Ces pratiques ne sont certes pas radicales puisqu’elles n’entraînent pas une subversion directe et immédiate des rapports de domination. Cela leur demanderait de lier radicalité de la forme (recours à l’illégalité, y compris à la violence) et radicalité de contenu (refus du travail et du salariat, liens avec d’éventuelles luttes de chômeurs pour un revenu garanti) ; c’est-à-dire finalement de donner une positivité à une révolte qui autrement renferme et ne dépasse pas une certaine dose de cynisme. Néanmoins, elles expriment une résistance, un contre-feu défensif des salariés par rapport à leur inessentialisation dans la restructuration actuelle. Au nihilisme du capitalisme néo-moderne, ce n’est plus la perspective d’un socialisme qu’ils opposent (quelle positivité pouvaient-ils d’ailleurs trouver dans les différentes expériences du « socialisme réel » ?), mais celle de la fin de toute affirmation d’une identité ouvrière et de son programme (l’émancipation des travailleurs et le pouvoir ouvrier).

Plus concrètement, nous sommes dans la situation ubuesque de gouvernants qui ne cessent de vouloir prolonger l’âge de départ à la retraite légale alors que les chefs d’entreprise ne cessent de licencier leurs travailleurs âgés ! La contradiction que représente l’inessentialisation du travail dans une société où prédomine encore l’imaginaire social du travail est tout bonnement niée de façon à ne pas reconnaître la crise du salariat. Tout est alors reporté au niveau des grands équilibres qu’il faut rétablir ou maintenir (rigueur budgétaire, contrainte de la dette, ratio actifs/inactifs pour le financement des retraites, etc.).

Mais cet effondrement touche aussi ce que certains appellent « l’économie réelle » au profit non pas d’une « économie de casino » mais d’une totalisation du capital (intégration dans un même ensemble de ses caractères financiers, commerciaux et industriels) qui permet des stratégies de puissance consistant à faire circuler partout des capitaux et particulièrement dans les endroits de meilleur rapport.
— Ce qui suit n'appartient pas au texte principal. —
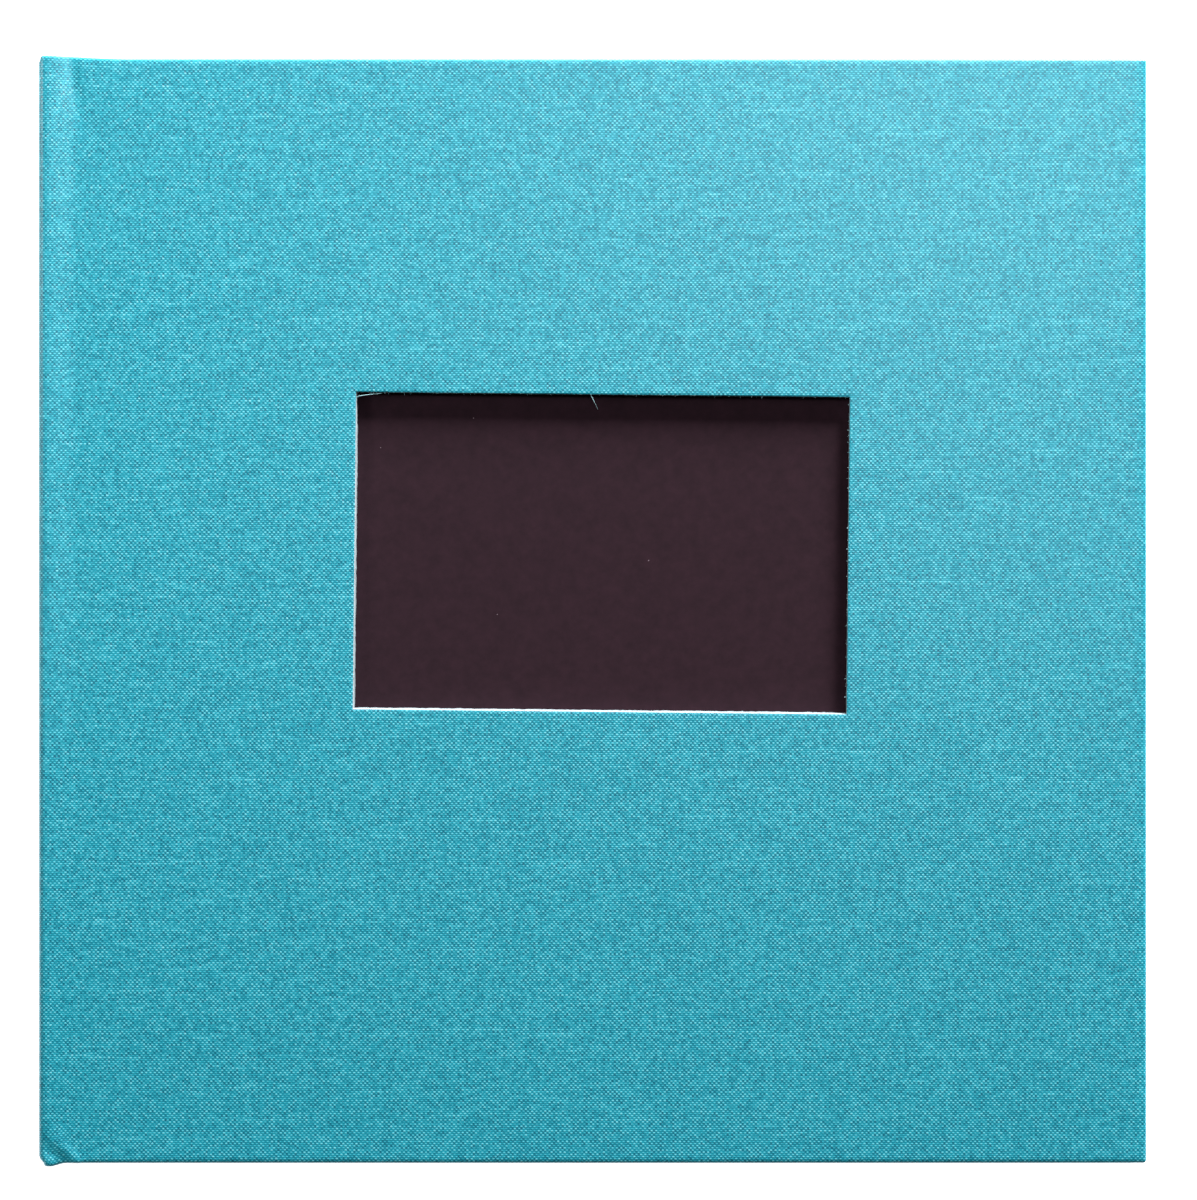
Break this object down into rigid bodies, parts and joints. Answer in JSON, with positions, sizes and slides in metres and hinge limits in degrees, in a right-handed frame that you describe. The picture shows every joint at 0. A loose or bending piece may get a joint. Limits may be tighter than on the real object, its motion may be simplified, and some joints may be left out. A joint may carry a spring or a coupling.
{
  "type": "scrapbook album",
  "caption": "Square cloth-covered scrapbook album with a die-cut photo window in its front cover and card leaves held by hidden screw posts.",
  "frame": {"origin": "centre of the closed album's footprint, on the surface its back cover lies on", "axes": "+X from the spine to the fore-edge, +Y from the tail to the head, +Z from the back cover up to the front cover"},
  "size_m": [0.314, 0.313, 0.0261],
  "materials": {
    "book_cloth": "matte plain-weave book cloth with slubs",
    "greyboard": "raw solid greyboard, pale and fibrous at the cut edge",
    "infill_card": "plain matte card",
    "lining_paper": "matte dark plum-brown paper",
    "strip_board": "board covered in the lining paper",
    "page_card": "matte off-white card",
    "spacer_card": "matte off-white card, cut edges",
    "post_metal": "nickel plated, bright"
  },
  "bodies": {
    "back_cover": {"back_cloth": "book_cloth", "back_board": "greyboard", "back_infill": "infill_card", "back_lining": "lining_paper", "back_joint_cloth": "book_cloth", "back_strip": "strip_board", "clamp_strip": "strip_board", "stub_1": "page_card", "stub_2": "page_card", "stub_3": "page_card", "stub_4": "page_card", "stub_5": "page_card", "stub_6": "page_card", "stub_7": "page_card", "stub_8": "page_card", "stub_9": "page_card", "stub_10": "page_card", "spacer_1": "spacer_card", "spacer_2": "spacer_card", "spacer_3": "spacer_card", "spacer_4": "spacer_card", "spacer_5": "spacer_card", "spacer_6": "spacer_card", "spacer_7": "spacer_card", "spacer_8": "spacer_card", "spacer_9": "spacer_card", "post_1": "post_metal", "post_2": "post_metal", "post_3": "post_metal", "post_screw_1": "post_metal", "post_screw_2": "post_metal", "post_screw_3": "post_metal"},
    "spine": {"spine_cloth": "book_cloth", "spine_board": "greyboard", "spine_infill": "infill_card", "spine_lining": "lining_paper", "front_joint_cloth": "book_cloth"},
    "front_cover": {"front_cloth": "book_cloth", "front_board": "greyboard", "front_infill": "infill_card", "front_lining": "lining_paper", "window_backing": "lining_paper"},
    "leaf_1": {"leaf_1": "page_card"},
    "leaf_2": {"leaf_2": "page_card"},
    "leaf_3": {"leaf_3": "page_card"},
    "leaf_4": {"leaf_4": "page_card"},
    "leaf_5": {"leaf_5": "page_card"},
    "leaf_6": {"leaf_6": "page_card"},
    "leaf_7": {"leaf_7": "page_card"},
    "leaf_8": {"leaf_8": "page_card"},
    "leaf_9": {"leaf_9": "page_card"},
    "leaf_10": {"leaf_10": "page_card"}
  },
  "joints": [
    {"name": "spine_hinge", "type": "hinge", "parent": "back_cover", "child": "spine", "pos_m": [-0.154, 0, 0.003], "axis": [0, -1, 0], "range_deg": [0, 90], "deforming": ["back_joint_cloth"]},
    {"name": "front_cover_hinge", "type": "hinge", "parent": "spine", "child": "front_cover", "pos_m": [-0.154, 0, 0.0231], "axis": [0, -1, 0], "range_deg": [0, 90], "deforming": ["front_joint_cloth"]},
    {"name": "leaf_1_hinge", "type": "hinge", "parent": "back_cover", "child": "leaf_1", "pos_m": [-0.126, 0, 0.01915], "axis": [0, -1, 0], "range_deg": [0, 90], "deforming": ["stub_1"]},
    {"name": "leaf_2_hinge", "type": "hinge", "parent": "back_cover", "child": "leaf_2", "pos_m": [-0.126, 0, 0.01765], "axis": [0, -1, 0], "range_deg": [0, 81], "deforming": ["stub_2"]},
    {"name": "leaf_3_hinge", "type": "hinge", "parent": "back_cover", "child": "leaf_3", "pos_m": [-0.126, 0, 0.01615], "axis": [0, -1, 0], "range_deg": [0, 72], "deforming": ["stub_3"]},
    {"name": "leaf_4_hinge", "type": "hinge", "parent": "back_cover", "child": "leaf_4", "pos_m": [-0.126, 0, 0.01465], "axis": [0, -1, 0], "range_deg": [0, 63], "deforming": ["stub_4"]},
    {"name": "leaf_5_hinge", "type": "hinge", "parent": "back_cover", "child": "leaf_5", "pos_m": [-0.126, 0, 0.01315], "axis": [0, -1, 0], "range_deg": [0, 54], "deforming": ["stub_5"]},
    {"name": "leaf_6_hinge", "type": "hinge", "parent": "back_cover", "child": "leaf_6", "pos_m": [-0.126, 0, 0.01165], "axis": [0, -1, 0], "range_deg": [0, 45], "deforming": ["stub_6"]},
    {"name": "leaf_7_hinge", "type": "hinge", "parent": "back_cover", "child": "leaf_7", "pos_m": [-0.126, 0, 0.01015], "axis": [0, -1, 0], "range_deg": [0, 36], "deforming": ["stub_7"]},
    {"name": "leaf_8_hinge", "type": "hinge", "parent": "back_cover", "child": "leaf_8", "pos_m": [-0.126, 0, 0.00865], "axis": [0, -1, 0], "range_deg": [0, 27], "deforming": ["stub_8"]},
    {"name": "leaf_9_hinge", "type": "hinge", "parent": "back_cover", "child": "leaf_9", "pos_m": [-0.126, 0, 0.00715], "axis": [0, -1, 0], "range_deg": [0, 18], "deforming": ["stub_9"]},
    {"name": "leaf_10_hinge", "type": "hinge", "parent": "back_cover", "child": "leaf_10", "pos_m": [-0.126, 0, 0.00565], "axis": [0, -1, 0], "range_deg": [0, 9], "deforming": ["stub_10"]}
  ],
  "couplings": [
    {"joint": "leaf_1_hinge", "follows": "spine_hinge", "ratio": 1},
    {"joint": "leaf_2_hinge", "follows": "spine_hinge", "ratio": 0.9},
    {"joint": "leaf_3_hinge", "follows": "spine_hinge", "ratio": 0.8},
    {"joint": "leaf_4_hinge", "follows": "spine_hinge", "ratio": 0.7},
    {"joint": "leaf_5_hinge", "follows": "spine_hinge", "ratio": 0.6},
    {"joint": "leaf_6_hinge", "follows": "spine_hinge", "ratio": 0.5},
    {"joint": "leaf_7_hinge", "follows": "spine_hinge", "ratio": 0.4},
    {"joint": "leaf_8_hinge", "follows": "spine_hinge", "ratio": 0.3},
    {"joint": "leaf_9_hinge", "follows": "spine_hinge", "ratio": 0.2},
    {"joint": "leaf_10_hinge", "follows": "spine_hinge", "ratio": 0.1}
  ]
}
On retrouve ici l’idée de Fernand Braudel, pour qui le capitalisme n’est pas essentiellement un mode de production (Marx), mais un processus de contrôle des circuits et de la temporalité de l’argent. 

Le capital repousse ses limites (« la limite, c’est le capital lui-même », Marx)

Par :

— La socialisation de la propriété (les grandes sociétés par actions), de la production et de la connaissance (importance prise par le General Intellect).

— La socialisation du revenu (une part importante de revenu indirect entre dans le revenu global des salariés) et des prix (de plus en plus artificiels, car des prix de monopoles ou d’oligopoles ou des prix administrés sous contrôle des États.

Ces deux premiers points sont le fruit d’un processus amorcé dans le passage de la domination formelle à la domination réelle du capital, la révolution du capital qui s’amorce dès les années quatre-vingt en constitue son approfondissement.

— L’englobement de la contradiction entre développement des forces productives et étroitesse des rapports de production n’a pas conduit à une « décadence » du capitalisme par limitation de la croissance des forces productives, mais au contraire à une fuite en avant dans l’innovation technologique. Le capitalisme ne freine pas les forces productives, contrairement à ce que croyaient les théoriciens marxistes de la « décadence », obnubilés qu’ils étaient par la contradiction entre croissance des forces productives et limites des rapports de production, mais il les exalte. Si à ses débuts il le faisait au nom du progrès, c’est aujourd’hui au nom de la puissance qu’il se lance dans la dynamique des innovations sans fin. Le capital a soif de richesses et il lui est bien difficile de prendre et maintenir le cap idéologique, mais aussi reproductif, de son propre « développement durable » (cf. à ce sujet, les polémiques autour de l’extraction du gaz de schiste).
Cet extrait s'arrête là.